= Enterprise release management =

Enterprise release management (ERM) is a multi-disciplinary IT governance framework for managing software delivery and software change across multiple departments in a large organization. ERM builds upon release management and combines it with other aspects of IT management including Business-IT alignment, IT service management, IT Governance, and Configuration management. ERM places considerable emphasis on project management and IT portfolio management supporting the orchestration of people, process, and technology across multiple departments and application development teams to deliver large, highly integrated software changes within the context of an IT portfolio.

== Managing Multiple Releases ==

Just as traditional release management packages changes together for execution and delivery, so an enterprise release is a mechanism for integrating and managing multiple, independent programs and projects that impact the enterprise. ERM takes an end-to-end life cycle perspective addressing the (strategic) planning, execution and delivery of an organization's entire change portfolio, even though in reality it is often confined to the latter integration, test and implementation stages of delivery.

An enterprise release consolidates and integrates the deliverables of multiple projects (or more generally, change initiatives) that have to be time-boxed or synchronised so they can be tested and released as a whole. By stressing the need for a cohesive release architecture, ERM aims to supplement portfolio prioritization with greater design governance that serves to improve productivity and reduce change disruption by executing related features together.

While traditional release management addresses fine-grained changes and provides technical support for the project, ERM supports enterprise portfolio/project management (PPM) and brings a pragmatic architectural and execution perspective to the selection and planning to an enterprise release.

== Influence of Continuous Delivery and DevOps ==

Organizations practicing Enterprise Release Management often support software projects across a wide spectrum of software development methodology. An IT portfolio often incorporates more traditional Waterfall model projects alongside more iterative projects using Agile software development. With the increasing popularity of agile development a new approach to software releases known as Continuous delivery is starting to influence how software transitions from development to release. With continuous delivery, transitions from development to release are continuously automated. Changes are committed to code repositories, builds and tests are run immediately in a continuous integration system, and changes can be released to production without the ceremony that accompanies the traditional Software release life cycle.

While continuous delivery and agile software development provide for faster execution on a project level, the accelerated pace made possible by continuous delivery creates challenges for less-agile components in an IT portfolio.
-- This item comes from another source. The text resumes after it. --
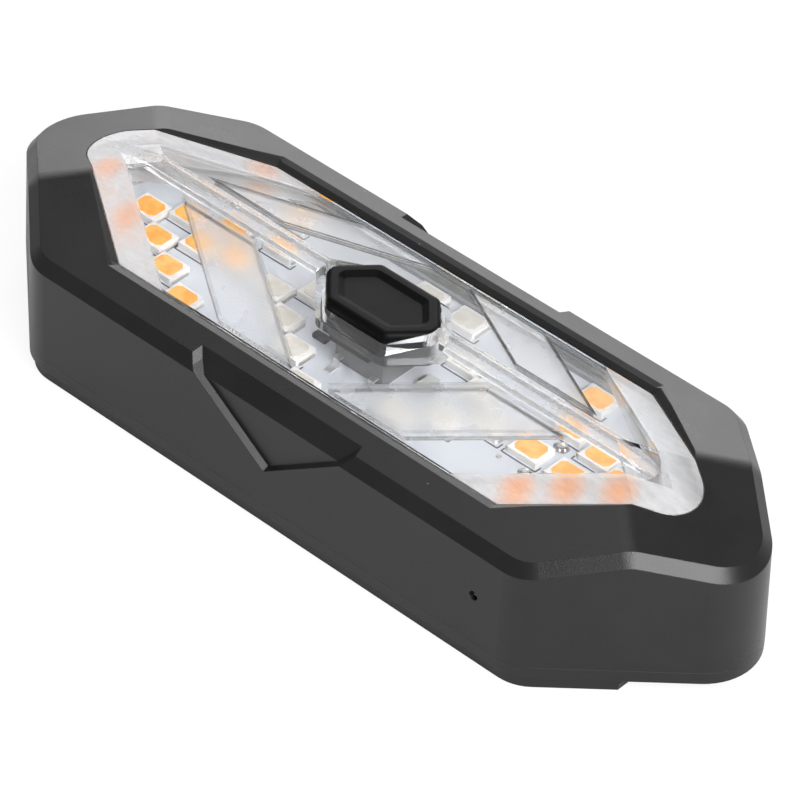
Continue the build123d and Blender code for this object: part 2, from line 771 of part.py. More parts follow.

ERM provides organizations with a comprehensive view of software change across a large collection of related systems allowing project managers and IT managers to coordinate projects that have adopted more continuous approaches to software delivery with projects that require a slower, more sequential approach for application development.

Enterprise Release Management provides enterprises with a model that can adopt the localized effects of both DevOps and Continuous delivery to the larger IT department.